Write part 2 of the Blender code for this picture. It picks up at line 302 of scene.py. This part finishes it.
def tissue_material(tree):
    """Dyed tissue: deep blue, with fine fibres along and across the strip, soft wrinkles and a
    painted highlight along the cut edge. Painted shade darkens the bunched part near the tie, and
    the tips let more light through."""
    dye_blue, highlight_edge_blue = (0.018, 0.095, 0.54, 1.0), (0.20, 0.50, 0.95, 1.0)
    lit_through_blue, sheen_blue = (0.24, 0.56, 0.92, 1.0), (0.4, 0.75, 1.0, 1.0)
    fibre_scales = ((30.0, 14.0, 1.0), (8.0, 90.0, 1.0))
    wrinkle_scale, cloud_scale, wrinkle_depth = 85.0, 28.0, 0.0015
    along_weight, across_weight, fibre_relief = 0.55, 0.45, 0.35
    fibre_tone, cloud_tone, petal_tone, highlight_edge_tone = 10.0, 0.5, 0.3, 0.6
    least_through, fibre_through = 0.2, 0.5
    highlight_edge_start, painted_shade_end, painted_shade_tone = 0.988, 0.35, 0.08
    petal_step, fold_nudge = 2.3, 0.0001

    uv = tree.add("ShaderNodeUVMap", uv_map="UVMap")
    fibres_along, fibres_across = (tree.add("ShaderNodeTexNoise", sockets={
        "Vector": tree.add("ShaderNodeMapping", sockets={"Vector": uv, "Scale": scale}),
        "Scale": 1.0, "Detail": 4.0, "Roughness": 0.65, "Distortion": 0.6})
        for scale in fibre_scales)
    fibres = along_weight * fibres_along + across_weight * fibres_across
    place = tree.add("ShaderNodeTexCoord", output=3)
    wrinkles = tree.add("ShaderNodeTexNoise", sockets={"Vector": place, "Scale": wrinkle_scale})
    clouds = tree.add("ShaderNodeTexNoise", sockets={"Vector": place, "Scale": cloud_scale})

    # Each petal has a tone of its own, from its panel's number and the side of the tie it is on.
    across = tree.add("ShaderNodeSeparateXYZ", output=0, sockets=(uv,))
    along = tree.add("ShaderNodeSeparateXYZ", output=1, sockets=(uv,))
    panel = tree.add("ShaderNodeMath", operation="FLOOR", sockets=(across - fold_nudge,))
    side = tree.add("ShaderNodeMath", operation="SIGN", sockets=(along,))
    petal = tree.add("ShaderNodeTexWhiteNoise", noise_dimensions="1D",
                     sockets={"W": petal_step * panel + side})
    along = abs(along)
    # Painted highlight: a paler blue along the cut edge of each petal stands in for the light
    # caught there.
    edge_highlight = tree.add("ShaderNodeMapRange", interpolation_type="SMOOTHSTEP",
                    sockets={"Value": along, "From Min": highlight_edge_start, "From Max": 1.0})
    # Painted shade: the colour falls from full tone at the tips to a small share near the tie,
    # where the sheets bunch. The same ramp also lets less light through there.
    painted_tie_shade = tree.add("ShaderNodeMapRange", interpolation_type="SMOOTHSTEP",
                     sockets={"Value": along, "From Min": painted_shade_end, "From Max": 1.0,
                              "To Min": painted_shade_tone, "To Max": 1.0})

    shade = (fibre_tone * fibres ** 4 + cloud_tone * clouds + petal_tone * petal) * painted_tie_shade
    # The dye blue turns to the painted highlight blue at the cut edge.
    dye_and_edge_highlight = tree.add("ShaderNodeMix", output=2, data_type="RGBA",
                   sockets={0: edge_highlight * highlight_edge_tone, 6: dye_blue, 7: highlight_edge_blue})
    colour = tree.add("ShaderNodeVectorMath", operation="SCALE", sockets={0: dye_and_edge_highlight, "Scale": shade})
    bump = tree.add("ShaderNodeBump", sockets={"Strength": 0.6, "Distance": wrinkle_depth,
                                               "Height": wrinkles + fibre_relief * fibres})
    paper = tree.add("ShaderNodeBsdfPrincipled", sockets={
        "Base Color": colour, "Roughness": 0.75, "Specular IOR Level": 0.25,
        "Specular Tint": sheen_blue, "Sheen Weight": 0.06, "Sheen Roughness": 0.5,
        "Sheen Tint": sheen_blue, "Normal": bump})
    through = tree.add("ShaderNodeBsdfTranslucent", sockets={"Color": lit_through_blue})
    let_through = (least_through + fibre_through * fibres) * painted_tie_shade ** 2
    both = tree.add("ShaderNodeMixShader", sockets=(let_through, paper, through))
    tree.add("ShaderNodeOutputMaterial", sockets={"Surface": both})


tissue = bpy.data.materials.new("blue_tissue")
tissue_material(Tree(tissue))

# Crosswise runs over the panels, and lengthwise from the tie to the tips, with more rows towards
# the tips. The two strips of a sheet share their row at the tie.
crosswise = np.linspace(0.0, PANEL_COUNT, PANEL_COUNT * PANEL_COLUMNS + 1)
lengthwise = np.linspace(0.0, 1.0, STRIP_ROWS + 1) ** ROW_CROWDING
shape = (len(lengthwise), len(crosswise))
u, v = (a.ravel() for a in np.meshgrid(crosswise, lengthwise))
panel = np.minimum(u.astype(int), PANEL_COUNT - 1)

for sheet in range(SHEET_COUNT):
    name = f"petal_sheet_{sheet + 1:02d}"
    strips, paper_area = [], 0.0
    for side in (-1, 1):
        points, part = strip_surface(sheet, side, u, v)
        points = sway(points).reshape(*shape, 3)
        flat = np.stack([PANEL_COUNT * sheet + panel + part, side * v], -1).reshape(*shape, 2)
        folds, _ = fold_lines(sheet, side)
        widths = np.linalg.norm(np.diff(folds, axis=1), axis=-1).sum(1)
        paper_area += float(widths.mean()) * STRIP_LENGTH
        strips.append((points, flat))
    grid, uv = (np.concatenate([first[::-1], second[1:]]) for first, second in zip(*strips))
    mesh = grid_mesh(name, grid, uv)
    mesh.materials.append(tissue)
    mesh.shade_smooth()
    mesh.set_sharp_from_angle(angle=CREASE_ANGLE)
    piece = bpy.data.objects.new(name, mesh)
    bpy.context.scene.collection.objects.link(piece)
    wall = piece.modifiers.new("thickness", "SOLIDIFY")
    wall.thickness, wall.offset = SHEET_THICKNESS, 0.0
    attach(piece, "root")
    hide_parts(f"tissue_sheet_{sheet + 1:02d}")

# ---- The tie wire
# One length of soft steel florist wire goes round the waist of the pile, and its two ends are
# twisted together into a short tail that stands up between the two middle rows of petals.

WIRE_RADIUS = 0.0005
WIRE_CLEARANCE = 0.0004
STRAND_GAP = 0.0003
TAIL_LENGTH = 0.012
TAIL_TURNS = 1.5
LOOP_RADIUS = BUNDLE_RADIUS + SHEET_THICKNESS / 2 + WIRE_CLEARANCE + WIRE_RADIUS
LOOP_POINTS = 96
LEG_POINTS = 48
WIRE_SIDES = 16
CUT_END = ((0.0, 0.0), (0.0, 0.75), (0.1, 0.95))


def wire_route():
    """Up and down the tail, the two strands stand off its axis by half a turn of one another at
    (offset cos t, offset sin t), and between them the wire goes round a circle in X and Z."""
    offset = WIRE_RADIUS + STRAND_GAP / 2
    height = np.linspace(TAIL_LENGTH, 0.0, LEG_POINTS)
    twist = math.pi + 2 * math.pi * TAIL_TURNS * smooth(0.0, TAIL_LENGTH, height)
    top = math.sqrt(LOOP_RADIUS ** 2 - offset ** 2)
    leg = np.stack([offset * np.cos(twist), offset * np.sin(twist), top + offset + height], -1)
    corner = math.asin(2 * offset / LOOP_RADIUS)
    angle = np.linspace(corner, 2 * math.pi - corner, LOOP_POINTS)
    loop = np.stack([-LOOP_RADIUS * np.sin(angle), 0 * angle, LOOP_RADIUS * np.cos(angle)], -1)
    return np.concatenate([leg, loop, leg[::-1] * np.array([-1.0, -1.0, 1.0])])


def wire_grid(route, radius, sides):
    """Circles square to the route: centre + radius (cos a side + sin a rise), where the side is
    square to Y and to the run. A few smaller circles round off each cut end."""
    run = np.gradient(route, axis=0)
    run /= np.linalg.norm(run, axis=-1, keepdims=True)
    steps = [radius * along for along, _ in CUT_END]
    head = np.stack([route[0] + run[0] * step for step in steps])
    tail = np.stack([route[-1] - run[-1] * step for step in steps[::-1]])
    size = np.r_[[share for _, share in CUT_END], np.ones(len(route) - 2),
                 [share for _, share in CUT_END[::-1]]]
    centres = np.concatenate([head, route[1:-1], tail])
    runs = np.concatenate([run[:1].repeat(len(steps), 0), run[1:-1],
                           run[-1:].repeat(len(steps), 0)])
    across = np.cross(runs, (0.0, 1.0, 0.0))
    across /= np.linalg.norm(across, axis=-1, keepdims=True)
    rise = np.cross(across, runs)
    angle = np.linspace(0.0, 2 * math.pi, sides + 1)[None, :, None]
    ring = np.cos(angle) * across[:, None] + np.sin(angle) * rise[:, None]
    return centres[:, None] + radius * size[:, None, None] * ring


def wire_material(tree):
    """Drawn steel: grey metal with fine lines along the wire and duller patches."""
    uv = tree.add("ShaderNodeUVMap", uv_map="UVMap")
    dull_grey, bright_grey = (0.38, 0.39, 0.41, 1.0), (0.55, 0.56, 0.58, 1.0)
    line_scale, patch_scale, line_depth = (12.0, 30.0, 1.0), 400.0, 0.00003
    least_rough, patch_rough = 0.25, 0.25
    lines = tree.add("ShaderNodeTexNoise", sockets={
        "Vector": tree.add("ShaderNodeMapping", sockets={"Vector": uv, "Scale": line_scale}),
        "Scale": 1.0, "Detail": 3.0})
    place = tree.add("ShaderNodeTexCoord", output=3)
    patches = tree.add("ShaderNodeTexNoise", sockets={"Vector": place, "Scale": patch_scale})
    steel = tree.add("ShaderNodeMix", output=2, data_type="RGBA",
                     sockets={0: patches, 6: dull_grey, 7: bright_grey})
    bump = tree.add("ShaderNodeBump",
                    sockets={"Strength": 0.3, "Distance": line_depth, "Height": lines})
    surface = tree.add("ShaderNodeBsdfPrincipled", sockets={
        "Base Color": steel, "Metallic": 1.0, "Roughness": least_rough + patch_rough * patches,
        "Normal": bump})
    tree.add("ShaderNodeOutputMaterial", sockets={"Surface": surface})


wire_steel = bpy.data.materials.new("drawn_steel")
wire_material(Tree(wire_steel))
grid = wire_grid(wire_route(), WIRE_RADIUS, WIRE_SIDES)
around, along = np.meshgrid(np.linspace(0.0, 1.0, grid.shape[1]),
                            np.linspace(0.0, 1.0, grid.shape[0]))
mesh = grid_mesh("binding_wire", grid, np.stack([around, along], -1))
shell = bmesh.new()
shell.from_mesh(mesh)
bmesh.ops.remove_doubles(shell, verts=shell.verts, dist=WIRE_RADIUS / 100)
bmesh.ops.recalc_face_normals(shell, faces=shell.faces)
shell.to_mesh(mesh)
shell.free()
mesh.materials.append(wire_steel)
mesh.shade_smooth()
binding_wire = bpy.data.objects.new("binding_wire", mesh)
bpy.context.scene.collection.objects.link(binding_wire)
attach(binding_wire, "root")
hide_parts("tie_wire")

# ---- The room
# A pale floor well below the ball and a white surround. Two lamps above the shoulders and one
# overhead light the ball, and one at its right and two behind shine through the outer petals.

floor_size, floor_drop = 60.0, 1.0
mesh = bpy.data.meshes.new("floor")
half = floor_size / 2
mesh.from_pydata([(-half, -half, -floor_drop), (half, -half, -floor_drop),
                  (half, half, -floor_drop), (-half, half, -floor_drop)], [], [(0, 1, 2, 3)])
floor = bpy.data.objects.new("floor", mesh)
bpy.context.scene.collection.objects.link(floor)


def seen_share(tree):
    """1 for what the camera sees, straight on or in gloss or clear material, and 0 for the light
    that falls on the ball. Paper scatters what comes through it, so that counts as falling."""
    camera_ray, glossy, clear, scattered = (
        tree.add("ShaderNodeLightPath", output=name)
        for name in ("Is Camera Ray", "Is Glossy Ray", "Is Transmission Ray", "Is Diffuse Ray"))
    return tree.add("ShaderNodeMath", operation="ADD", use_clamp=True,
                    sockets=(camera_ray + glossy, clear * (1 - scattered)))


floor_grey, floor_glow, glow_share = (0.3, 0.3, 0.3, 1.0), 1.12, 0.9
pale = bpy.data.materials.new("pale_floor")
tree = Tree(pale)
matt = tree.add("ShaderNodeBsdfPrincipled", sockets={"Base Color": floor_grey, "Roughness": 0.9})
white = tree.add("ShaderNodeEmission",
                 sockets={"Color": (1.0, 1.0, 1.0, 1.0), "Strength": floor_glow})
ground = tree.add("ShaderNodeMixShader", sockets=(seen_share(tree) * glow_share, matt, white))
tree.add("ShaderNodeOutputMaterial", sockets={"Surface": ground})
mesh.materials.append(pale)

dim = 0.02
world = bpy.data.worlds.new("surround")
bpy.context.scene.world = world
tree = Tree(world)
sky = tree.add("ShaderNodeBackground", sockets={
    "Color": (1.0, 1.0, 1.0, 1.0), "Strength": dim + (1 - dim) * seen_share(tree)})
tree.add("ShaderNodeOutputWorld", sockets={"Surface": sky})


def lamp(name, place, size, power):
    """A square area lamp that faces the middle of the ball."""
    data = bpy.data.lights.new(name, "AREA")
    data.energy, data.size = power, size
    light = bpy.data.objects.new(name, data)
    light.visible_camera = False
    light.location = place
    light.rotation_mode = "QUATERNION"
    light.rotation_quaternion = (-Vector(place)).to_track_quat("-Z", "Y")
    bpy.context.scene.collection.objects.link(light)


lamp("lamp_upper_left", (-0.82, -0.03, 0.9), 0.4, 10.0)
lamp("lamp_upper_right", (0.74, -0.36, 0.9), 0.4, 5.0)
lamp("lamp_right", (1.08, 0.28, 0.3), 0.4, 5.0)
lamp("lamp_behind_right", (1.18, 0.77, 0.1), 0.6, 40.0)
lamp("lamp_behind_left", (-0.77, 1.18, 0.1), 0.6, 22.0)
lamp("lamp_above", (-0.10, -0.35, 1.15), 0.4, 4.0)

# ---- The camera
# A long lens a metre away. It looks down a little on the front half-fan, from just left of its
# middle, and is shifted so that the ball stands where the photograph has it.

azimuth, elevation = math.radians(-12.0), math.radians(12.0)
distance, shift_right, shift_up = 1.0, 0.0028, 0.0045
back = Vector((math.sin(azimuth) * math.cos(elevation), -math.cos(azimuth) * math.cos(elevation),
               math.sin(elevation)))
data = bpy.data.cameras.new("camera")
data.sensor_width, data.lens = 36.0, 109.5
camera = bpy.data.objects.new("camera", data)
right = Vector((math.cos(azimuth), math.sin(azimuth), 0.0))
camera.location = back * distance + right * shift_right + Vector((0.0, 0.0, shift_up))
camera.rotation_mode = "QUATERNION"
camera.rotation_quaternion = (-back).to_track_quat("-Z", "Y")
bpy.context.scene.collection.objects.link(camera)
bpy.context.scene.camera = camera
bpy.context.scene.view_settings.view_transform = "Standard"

━━━━━━━━━━━━━━━━━━━━

[SET PROBLEM]
Determine how many lines of the data contain "piece" and give nothing but that number.

[TASK OUTPUT]
4